For dessert I had creamy light balls of honey ice cream with a slightly bitter tangerine sherbert and a syrupy confit of baby tangerines which was gorgeous.
I had a great house wine, the Chez Panisse Zinfandel red. It really was fantastic and before now I had not tried many Californian Zinfandel. This is a grape I plan to spend much more time on in future. I was very impressed.

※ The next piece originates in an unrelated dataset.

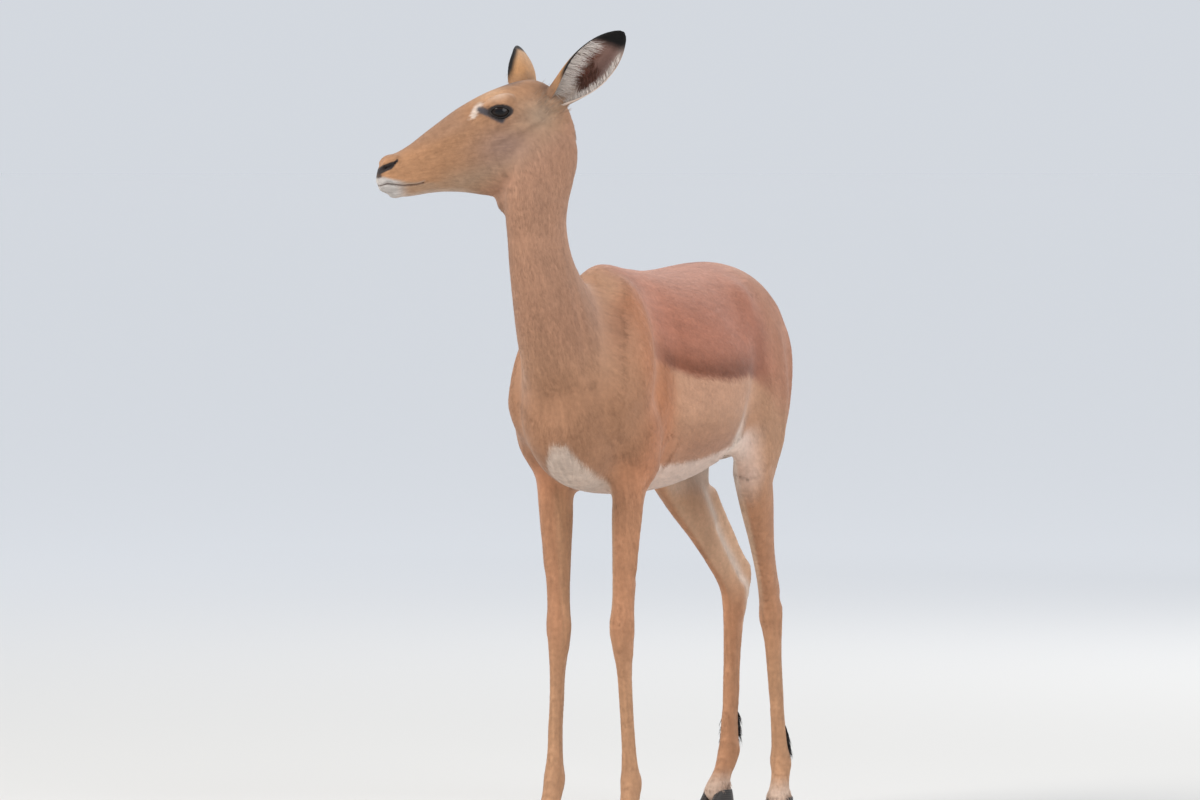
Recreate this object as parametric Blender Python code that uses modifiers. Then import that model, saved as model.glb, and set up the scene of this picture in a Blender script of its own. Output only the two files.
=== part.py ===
"""A female impala standing with its head raised and turned to its right.

Metres, +Z up. The animal faces -Y and its left is +X. The flesh is lofted limb by limb, joined into
one closed skin by a remesh, thinned, and then parted by thin cuts into the pieces of the body.
"""

import math

import bmesh
import bpy
import numpy as np
from mathutils import Matrix, Vector

GAP = 0.00035                 # left between two pieces that meet
REMESH = 0.0055               # cell of the remesh that joins the flesh
FLESH_TRIANGLES = 4300

# Heights above the floor.
WITHERS_Z = 0.858
CROUP_Z = 0.855
BELLY_Z = 0.520
ELBOW_Z = 0.555
CARPUS_Z = 0.322
FORE_FETLOCK_Z = 0.095
HIND_FETLOCK_Z = 0.093
CORONET_Z = 0.035

# Head: turned to the animal's right, nose lowered.
HEAD_TURN = math.radians(52.0)
HEAD_DROP = math.radians(20.0)
HEAD_AT = Vector((-0.067, -0.420, 1.077))
EYE_RADIUS = 0.0170
EYE_OUT = 0.0335
EYE_UP = 0.0030
EAR_WALL = 0.0026

# Cuts between the pieces: a point and the direction the far side lies in.
NECK_CUT = (Vector((0.0, -0.315, 0.770)), Vector((0.0, -0.80, 0.60)).normalized())
HEAD_CUT = (Vector((-0.020, -0.383, 1.022)), Vector((-0.50, -0.40, 0.77)).normalized())
FORE_CUT = (Vector((0.0, -0.20, 0.505)), Vector((0.0, 0.0, -1.0)))
HIND_CUT = (Vector((0.0, 0.150, 0.515)), Vector((0.0, 0.225, -0.250)).normalized())
FORE_CARPUS_CUT_Z = 0.296
FORE_FETLOCK_CUT_Z = 0.112
HIND_HOCK_CUT_Z = 0.290
HIND_FETLOCK_CUT_Z = 0.112


def clear_scene():
    for thing in list(bpy.data.objects):
        bpy.data.objects.remove(thing, do_unlink=True)


def colour(red, green, blue):
    """An sRGB colour of 0 to 255 as the linear colour that Blender keeps."""
    parts = np.array([red, green, blue]) / 255.0
    linear = np.where(parts <= 0.04045, parts / 12.92, ((parts + 0.055) / 1.055) ** 2.4)
    return (*linear, 1.0)


def material(name, rgb, roughness):
    made = bpy.data.materials.new(name)
    made.use_nodes = True
    shader = made.node_tree.nodes["Principled BSDF"]
    shader.inputs["Base Color"].default_value = colour(*rgb)
    shader.inputs["Roughness"].default_value = roughness
    made.diffuse_color = colour(*rgb)
    return made


def spline(stations, steps):
    """Rows of numbers carried smoothly through the given rows, by a Catmull-Rom curve."""
    rows = np.asarray(stations, float)
    padded = np.vstack([2 * rows[0] - rows[1], rows, 2 * rows[-1] - rows[-2]])
    count = (len(rows) - 1) * steps
    where = np.linspace(0, len(rows) - 1, count + 1)
    low = np.minimum(where.astype(int), len(rows) - 2)
    t = (where - low)[:, None]
    a, b, c, d = padded[low], padded[low + 1], padded[low + 2], padded[low + 3]
    return 0.5 * (2 * b + (c - a) * t + (2 * a - 5 * b + 4 * c - d) * t**2
                  + (3 * b - a - 3 * c + d) * t**3)


def loft(rings):
    """Points and faces of a closed body through rings of equal length, each end drawn to a point."""
    rings = np.asarray(rings)
    count, around = rings.shape[:2]
    points = np.vstack([rings.reshape(-1, 3), rings[0].mean(0), rings[-1].mean(0)])
    faces = []
    for i in range(count - 1):
        for j in range(around):
            k = (j + 1) % around
            faces.append((i * around + j, i * around + k, (i + 1) * around + k, (i + 1) * around + j))
    first, last = count * around, count * around + 1
    for j in range(around):
        k = (j + 1) % around
        faces.append((k, j, first))
        faces.append(((count - 1) * around + j, (count - 1) * around + k, last))
    return points, faces


def open_sheet(grid):
    """Points and faces of an open surface through a grid of points."""
    rows, columns = grid.shape[:2]
    faces = []
    for i in range(rows - 1):
        for j in range(columns - 1):
            corner = i * columns + j
            faces.append((corner, corner + 1, corner + columns + 1, corner + columns))
    return grid.reshape(-1, 3), faces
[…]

When leaving Chez Panisse I was still puzzled as to why the place is so revered. Is it simply because no one else is doing what Alice Waters is? Alice Waters is said to have created and developed Californian cuisine, but what defines it to be Californian? It all seems very mediterranean to me. Don't get me wrong though, I had a great meal, in a wonderful restaurant, in a beautiful part of the world. But I would find it difficult to define the style of cooking as, "Californian Cuisine". Definitely worth the trip out from San Francisco and a welcome breath of fresh air from some of the restaurants in the city. Chez Panisse doesn't try to be anything too special, well at least I don't think it does. It's simple, seasonal, locally sourced food, cooked carefully in what looked to be a very calm, open plan kitchen. Alice Waters and Chez Panisse aren't just selling meals, they are selling a lifestyle, a whole new attitude to food for some and maybe this is why she is so cherished out here.